Norwegische Zeitung „Barents Observer“: Russland blockiert Zeitung

Der „Barents Observer“ ist in Russland gesperrt. Grund dafür ist Interview mit Dan Eriksson, der sich als stolzen Schwulen bezeichnet.

Zwei Grenzwächter stehen an der norwegisch-russichen Grenze

An der norwegisch-russischen Grenze: Es geht um mehr als nur einen Artikel Foto: imago/Lev Fedoseyev/TASS

STOCKHOLM taz | Die norwegische Netzpublikation Barents Observer ist seit Dienstag von Russland aus nicht mehr zu erreichen. Roskomnadzor, die russische Aufsichtsbehörde für Massenmedien und Telekommunikation, machte damit eine Drohung wahr, diese Domain für russische Internet-UserInnen zu blockieren, wenn die Redaktion den Text nicht entfernen würde. Was die Redaktion verweigert.

Grund ist ein Interview mit Dan Eriksson, einem Angehörigen der samischen Bevölkerung in Schwedisch-Lappland, der über sein schwieriges Coming-out berichtet und sich nun selbst als „glücklicher und stolzer schwuler Same“ bezeichnet. Dieser Text, den der Barents Observer von der schwedischen Netzzeitung Arjeplognytt übernommen hatte, stellt nach Einschätzung von Roskomnadzor eine „Propaganda für nichttraditionelle sexuelle Beziehungen“ dar. Weil die Publikation ungehindert auch für ein minderjähriges russisches Publikum zugänglich sei, verstoße sie damit gegen russisches Recht.

„So eine Zensur kommt für uns natürlich nicht in Frage“, sagt Thomas Nilsen, Chefredakteur des Barents Observer, der seit 2003 im norwegischen Kirkenes in einer englischen, russischen und seit Kurzem auch in einer chinesischen Version erscheint.

Ursprünglich hatte Roskomnadzor dem Barents Observer schon am 28. Januar eine Frist zur Entfernung gesetzt, diese aber ohne angedrohte Sanktion verstreichen lassen. Was vor einigen Tagen den homophoben Politiker Witali Milonov, Duma-Abgeordneter und Mitglied des außenpoltischen Parlamentsausschusses, veranlasste, gegenüber der Nachrichtenagentur Ria Fan noch einmal nachzulegen.

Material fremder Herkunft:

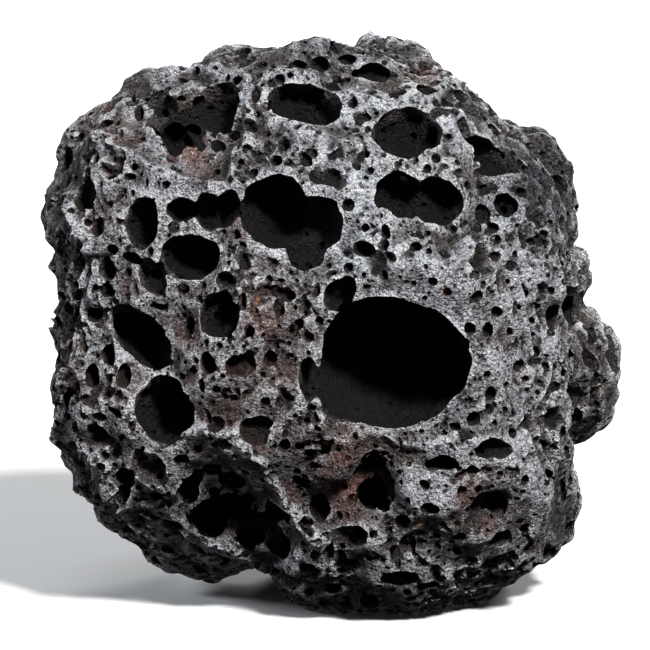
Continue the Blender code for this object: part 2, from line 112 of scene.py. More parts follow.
# Mouths of the front's vesicles: x, z, half width, half height, turn in degrees, depth against the mean half size,
# and for a cell on the floor of a basin, how far in it starts
vesicles = {
    "wide": [
        (9.9, -5.3, 10.8, 9.7, 0, 1.35), (4.2, -9.4, 5.3, 4.9, 30, 0.85), (-7.1, 17.0, 5.4, 5.4, 0, 1.2), (-1.1, 15.4, 4.1, 4.1, 0, 1.2),
        (-2.6, 11.3, 3.2, 3.2, 0, 1.2), (-2.9, 32.3, 5.5, 3.9, -20, 1.2), (12.4, 28.4, 4.9, 4.5, 0, 1.3),
        (11.0, 18.8, 4.0, 3.9, 0, 1.0), (16.8, 18.3, 3.6, 3.6, 0, 1.3), (24.6, 25.1, 4.8, 2.9, -12, 1.3),
        (-20.0, 10.1, 4.6, 3.4, 0, 1.2), (-26.9, -2.0, 6.6, 3.3, -40, 1.1), (-23.7, -12.8, 4.6, 5.1, 0, 1.1),
        (-25.7, 7.4, 2.9, 2.0, -60, 1.2), (-17.4, 17.0, 1.9, 2.8, 10, 1.8), (-14.6, 17.5, 1.9, 3.0, -20, 1.8),
        (-21.2, 17.3, 2.4, 1.8, 0, 1.6), (-26.9, 15.3, 2.9, 3.8, 0, 1.0), (-15.8, 1.2, 2.9, 3.6, 0, 1.2),
        (-2.3, -8.1, 1.6, 3.3, 0, 1.2), (2.4, 4.8, 3.0, 2.0, 45, 1.3), (-22.4, 27.2, 2.7, 3.0, 0, 2.0, 2.4),
        (-15.4, 31.6, 3.7, 5.2, 10, 0.95, 1.4), (-20.0, 29.5, 6.8, 6.8, 0, 0.5), (-24.5, 33.0, 2.4, 2.0, 0, 0.7, 1.2), (-32.3, 33.1, 2.2, 2.0, 0, 1.1), (-35.6, 19.6, 2.2, 3.0, 0, 1.1), (-38.6, 24.2, 1.5, 2.3, 0, 1.1),
        (-32.3, 8.4, 1.6, 1.8, 0, 0.9), (-12.6, -5.8, 2.2, 2.0, 0, 0.8), (-34.2, -16.7, 1.8, 2.0, 0, 1.1),
        (-26.0, -21.3, 3.0, 3.3, 0, 0.6), (-20.7, -24.0, 1.8, 3.0, 0, 1.2, 1.0), (-17.3, -29.0, 2.6, 3.2, 0, 1.1, 2.0),
        (-22.1, -30.1, 2.4, 2.2, 0, 0.9), (-13.6, -22.3, 2.6, 2.2, 0, 1.2, 2.0), (-12.2, -27.0, 3.4, 2.2, 0, 1.2, 3.0),
        (-11.1, -31.8, 2.2, 2.0, 0, 1.1, 2.0), (-6.8, -27.6, 2.3, 2.4, 0, 1.1, 1.5), (-6.2, -33.1, 2.5, 2.0, 0, 1.1),
        (-13.4, -27.0, 8.2, 6.4, -20, 0.32), (6.4, -22.2, 4.8, 5.6, 0, 0.42), (23.2, -27.2, 5.0, 3.3, 0, 0.5),
        (7.6, -20.2, 3.2, 2.4, 0, 0.9, 1.6), (2.4, -23.6, 1.6, 2.6, 0, 1.1, 1.0), (7.2, -25.6, 2.5, 2.6, 0, 1.0, 1.6),
        (21.6, -27.6, 1.9, 1.5, 0, 1.0, 1.6), (25.6, -26.4, 1.5, 1.7, 0, 1.0, 1.5), (36.2, 2.2, 1.5, 3.2, 10, 1.3),
        (43.0, -2.8, 1.4, 1.8, 0, 0.7), (39.2, 4.6, 1.4, 1.7, 0, 0.8), (33.4, -30.6, 1.5, 1.2, 0, 0.9),
        (-0.7, -27.2, 1.5, 2.4, 0, 1.2), (4.0, -31.8, 3.4, 1.8, 0, 0.9), (25.2, -18.6, 3.2, 1.5, 0, 1.1),
        (25.8, -31.9, 2.3, 1.5, 0, 1.2), (11.3, -38.0, 2.8, 1.4, 0, 1.2), (-10.5, -15.8, 2.5, 2.2, 0, 0.7),
        (27.0, 17.7, 1.8, 2.1, 0, 1.2), (23.6, 16.7, 1.3, 1.5, 0, 1.2), (21.0, 28.8, 2.2, 2.2, 0, 0.7),
        (39.6, -5.4, 1.6, 2.0, 20, 1.1), (-31.5, -27.0, 1.4, 3.6, -35, 1.0), (17.6, -20.6, 2.6, 1.2, 0, 1.2),
        (-36.0, -2.2, 0.9, 2.6, 0, 1.3), (34.2, 1.2, 1.3, 2.4, 0, 1.4),
        (37.5, -14.2, 1.2, 2.2, 0, 1.1), (15.0, 34.9, 1.9, 1.3, 0, 1.1), (6.9, 37.6, 3.0, 1.6, 0, 0.9),
    ],
    # x, z, half width, half height, turn in degrees
    "narrow": [
        (-24.7, 30.7, 2.5, 1.1, 0), (-16.0, 26.5, 1.2, 1.3, 0), (-14.9, 6.6, 1.5, 1.3, 0), (-17.4, -5.7, 1.3, 1.8, 0),
        (-32.2, -4.5, 1.2, 1.6, 0), (-30.0, -23.0, 1.5, 1.8, 0), (-19.2, -22.2, 0.9, 2.0, 0), (-16.8, -21.2, 1.5, 1.3, 0),
        (-21.6, -20.1, 1.1, 0.9, 0), (-35.0, -7.5, 1.2, 1.8, 0), (-30.2, -7.7, 1.2, 1.8, 0), (-16.4, -15.0, 1.3, 1.4, 0),
        (-25.2, -25.5, 1.2, 0.9, 0), (21.8, -37.2, 1.2, 0.9, 0), (15.5, -39.1, 1.8, 0.8, 0), (30.5, -33.4, 1.2, 1.1, 0),
        (34.6, 17.4, 0.8, 1.6, 0), (30.4, 23.0, 1.3, 0.8, 0), (1.2, 35.4, 1.1, 1.2, 0), (17.1, 32.0, 1.2, 1.2, 0),
        (-10.4, 34.5, 0.8, 1.4, 0), (3.3, 39.7, 1.5, 1.0, 0), (-0.8, 39.0, 1.5, 1.2, 0), (-3.9, 38.8, 1.5, 0.8, 0),
        (-1.2, 22.2, 1.2, 1.1, 0), (1.1, 22.3, 1.2, 1.1, 0), (6.0, 11.4, 1.8, 1.3, 0), (29.1, -6.1, 1.1, 1.0, 0),
        (40.5, -8.2, 1.3, 1.2, 0), (38.3, 6.9, 1.3, 1.5, 0), (-38.4, -11.5, 0.8, 2.5, 0), (15.8, -27.6, 1.5, 0.9, 0),
        (26.2, -27.0, 1.1, 1.5, 0), (11.7, -29.5, 1.3, 1.3, 0), (20.5, -24.9, 1.2, 0.9, 0), (24.8, -25.5, 1.5, 0.6, 0),
        (-29.1, 34.5, 0.7, 1.6, 0), (-27.9, 31.6, 0.8, 1.2, 0), (-36.5, 27.9, 0.9, 0.9, 0), (-33.2, 29.7, 1.9, 1.2, 0),
        (-21.3, 36.3, 0.8, 0.8, 0), (-17.9, 36.0, 0.8, 0.8, 0), (-16.2, 35.3, 0.8, 1.1, 0), (-13.2, 36.3, 1.0, 1.0, 0),
        (-16.4, 38.4, 0.6, 0.6, 0), (-35.7, 22.9, 1.2, 0.8, 0), (-38.5, 21.5, 0.8, 1.3, 0), (-31.0, 24.0, 0.6, 1.0, 0),
        (-29.2, 22.2, 1.0, 0.6, 0), (-23.8, 21.0, 0.7, 0.7, 0), (-22.6, 14.7, 0.8, 0.8, 0), (-32.2, 18.0, 0.7, 0.7, 0),
        (-34.0, 14.6, 1.0, 1.6, 0), (-30.7, 15.3, 0.7, 0.7, 0), (-31.8, 11.4, 1.0, 0.8, 0), (-28.8, 10.1, 1.6, 0.8, -20),
        (-32.7, 5.3, 1.1, 1.2, 0), (-21.0, 5.4, 1.0, 0.9, 0), (-13.8, 4.8, 0.8, 0.8, 0), (-12.3, 3.5, 0.6, 1.3, 0),
        (-18.9, 3.9, 0.6, 0.6, 0), (-29.7, 4.2, 0.6, 0.6, 0), (-34.8, -1.1, 0.8, 1.1, 0), (-18.4, -9.1, 0.6, 1.2, 0),
        (-16.2, -9.6, 0.7, 0.7, 0), (-13.7, -10.9, 0.6, 0.6, 0), (-11.3, -4.3, 0.8, 0.8, 0), (-36.0, -11.2, 0.8, 0.8, 0),
        (-32.0, -17.4, 1.0, 0.8, 0), (-33.8, -13.8, 1.2, 0.7, 0), (-31.4, -13.1, 1.6, 0.5, -35), (-28.9, -15.2, 0.6, 0.9, 0),
        (-30.1, -16.8, 0.6, 0.6, 0), (-13.8, -17.2, 0.8, 0.8, 0), (-26.7, -28.3, 0.7, 0.7, 0), (-25.5, -28.9, 0.8, 0.8, 0),
        (-23.5, -33.7, 1.2, 0.8, 0), (-5.4, 4.3, 1.2, 0.9, 0), (-6.9, 2.5, 0.9, 1.4, 0), (3.6, 8.5, 0.8, 0.8, 0),
        (8.8, 12.0, 0.8, 0.8, 0), (9.8, 10.2, 1.1, 0.8, -25), (6.1, 14.6, 0.7, 0.7, 0), (9.1, 14.1, 0.8, 1.1, 0),
        (-2.4, -1.8, 0.9, 0.9, 0), (-8.3, -5.0, 1.1, 1.2, 0), (-6.7, -11.5, 0.8, 0.8, 0), (-8.9, -11.5, 0.8, 0.8, 0),
        (-6.3, -10.0, 0.6, 0.6, 0), (-11.2, 10.2, 0.5, 0.5, 0), (-7.6, 9.2, 0.6, 0.6, 0), (-11.2, 7.2, 0.6, 0.6, 0),
        (4.2, 33.3, 0.7, 1.1, 0), (6.8, 34.9, 1.1, 0.6, 0), (6.3, 31.1, 0.7, 0.7, 0), (-7.9, 36.2, 0.7, 0.7, 0),
        (-6.8, 36.9, 0.8, 0.8, 0), (-9.4, 38.9, 0.8, 0.6, 0), (-8.6, 27.0, 0.6, 0.6, 0), (-11.7, 26.4, 0.7, 0.7, 0),
        (-10.6, 22.7, 0.8, 0.8, 0), (1.2, 25.2, 0.8, 0.6, 0), (6.9, 23.1, 0.6, 0.6, 0), (10.8, 34.7, 1.3, 1.1, 0),
        (15.0, 38.8, 1.1, 1.2, 0), (19.4, 32.0, 0.6, 0.9, 0), (25.2, 29.2, 0.7, 1.3, 50), (30.7, 26.7, 0.8, 0.8, 0),
        (32.7, 25.5, 0.9, 0.6, 0), (28.8, 29.0, 0.9, 0.9, 0), (20.0, 22.8, 0.8, 0.8, 0), (22.8, 22.7, 1.5, 0.8, 0),
        (21.2, 20.9, 0.8, 0.8, 0), (23.5, 19.6, 0.7, 0.7, 0), (25.4, 20.3, 0.7, 0.7, 0), (29.4, 19.7, 1.0, 1.0, 0),
        (32.1, 16.2, 0.9, 0.9, 0), (19.2, 14.3, 0.7, 0.7, 0), (22.8, 14.4, 0.5, 0.8, 0), (25.1, 14.6, 0.9, 0.8, 0),
        (25.7, 12.8, 0.7, 0.7, 0), (27.5, 13.2, 0.5, 0.5, 0), (30.8, 12.5, 0.8, 0.8, 0), (32.7, 13.5, 0.8, 0.8, 0),
        (25.7, 10.2, 1.1, 0.8, 0), (27.8, 9.0, 0.8, 0.9, 0), (22.5, 7.5, 0.8, 0.8, 0), (16.1, 6.6, 0.8, 0.8, 0),
        (18.3, 5.1, 0.8, 0.8, 0), (15.6, 11.1, 0.6, 0.6, 0), (13.4, 6.2, 0.5, 0.5, 0), (24.2, -0.4, 0.9, 1.1, 0),
        (27.6, -0.9, 0.6, 0.9, 0), (28.5, -2.9, 0.8, 0.8, 0), (28.5, 2.4, 0.5, 1.2, 0), (35.6, -16.1, 0.6, 1.3, 0), (34.5, -9.3, 0.8, 0.8, 0), (24.5, -12.6, 0.8, 0.8, 0),
        (25.4, -14.7, 0.5, 0.5, 0), (19.5, -15.3, 0.8, 0.6, 0), (31.7, -17.2, 0.6, 0.6, 0), (16.2, -21.4, 0.7, 0.7, 0),
        (28.7, -22.2, 0.8, 0.8, 0), (33.4, -22.2, 0.8, 0.8, 0), (35.7, -25.0, 0.6, 1.8, 0), (20.2, -31.8, 0.9, 0.9, 0),
        (24.8, -36.1, 0.9, 0.8, 0), (25.4, -37.8, 1.1, 0.7, 0), (13.2, -33.1, 0.5, 1.5, 0), (12.3, -40.0, 0.7, 0.7, 0),
        (17.0, -40.8, 0.8, 0.5, 0), (-9.4, -14.6, 1.8, 1.1, 0), (-10.5, -16.4, 0.8, 0.8, 0), (-6.0, -18.0, 0.9, 1.4, 0),
        (-0.3, -12.7, 0.5, 0.5, 0), (-2.8, -14.4, 0.6, 0.6, 0), (-2.0, -12.3, 0.9, 0.5, 0), (4.2, -12.6, 0.9, 0.9, 0),
        (-3.6, -23.5, 1.6, 0.8, -30), (-1.5, -21.1, 1.1, 0.6, 0), (9.4, -33.0, 0.9, 1.1, 0), (-1.0, -32.6, 0.7, 0.7, 0),
        (-1.4, -34.5, 0.8, 1.2, 0), (0.5, -34.0, 0.9, 1.6, 0), (2.4, -34.8, 1.0, 1.8, 0), (-2.0, -36.3, 0.8, 0.8, 0),
        (1.2, -39.4, 1.3, 1.3, 0), (-2.4, -40.0, 0.8, 0.8, 0), (-10.6, -36.0, 1.0, 0.8, 0),
    ],
    "hiddenCount": 72,
    "hiddenSeed": 7,
    "largeEvery": 6,
    "hiddenLarge": (3.4, 7.2),
    "hiddenSmall": (1.3, 2.7),
    "voxel": 0.24,
    "ruffle": 0.38,
}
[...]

Er forderte, dass man der norwegischen Regierung auch über diplomatische Kanäle klar machen müsse, dass diese Publikation die norwegisch-russischen Beziehungen schwer belaste.

Nicht einschüchtern lassen

Vermutlich stecke hinter dem jetzigen Vorgehen ­gegen den Barents Observer gar nicht in erster Linie der Artikel, meint Geschäftsführer Atle Staalesen. Einigen Kreisen in Russland sei es wohl ein Dorn im Auge, dass viele russische Medien zunehmend auf diese Publikation Bezug nehmen, die sich auf Nachrichten aus Nordskandinavien und Nordwestrussland spezialisiert hat und dabei auch die wachsende militärische Aufrüstung in der Arktis thematisiert.

Nilsen kündigte Beratungen mit russischen Anwälten an. Man werde sich durch so eine Blockade, die ja beispielsweise auch über VPN-Anwendungen zu umgehen sei, nicht einschüchtern lassen, betont er: „Das ist ein Teil des Versuchs der russischen Behörden, das Internet und die freie Presse zu zensieren. Aber gerade angesichts der dramatischen Veränderungen in der Arktis ist es wichtiger denn je, dass es eine unabhängige Stimme aus dieser Region gibt: Und eben auch eine russische Stimme.“

„Ich war erst sprachlos, dann wütend“, sagt Dan Eriksson. „Ich wollte anhand meines Beispiels doch anderen Menschen nur Mut machen.“ Der norwegische Journalistenverband und die schwedische „Barents Press Sweden“ verurteilen die Blockade. Zwei Netzpublikationen übernahmen auf ihren Seiten den russischen Text des Barents Observer über Eriksson.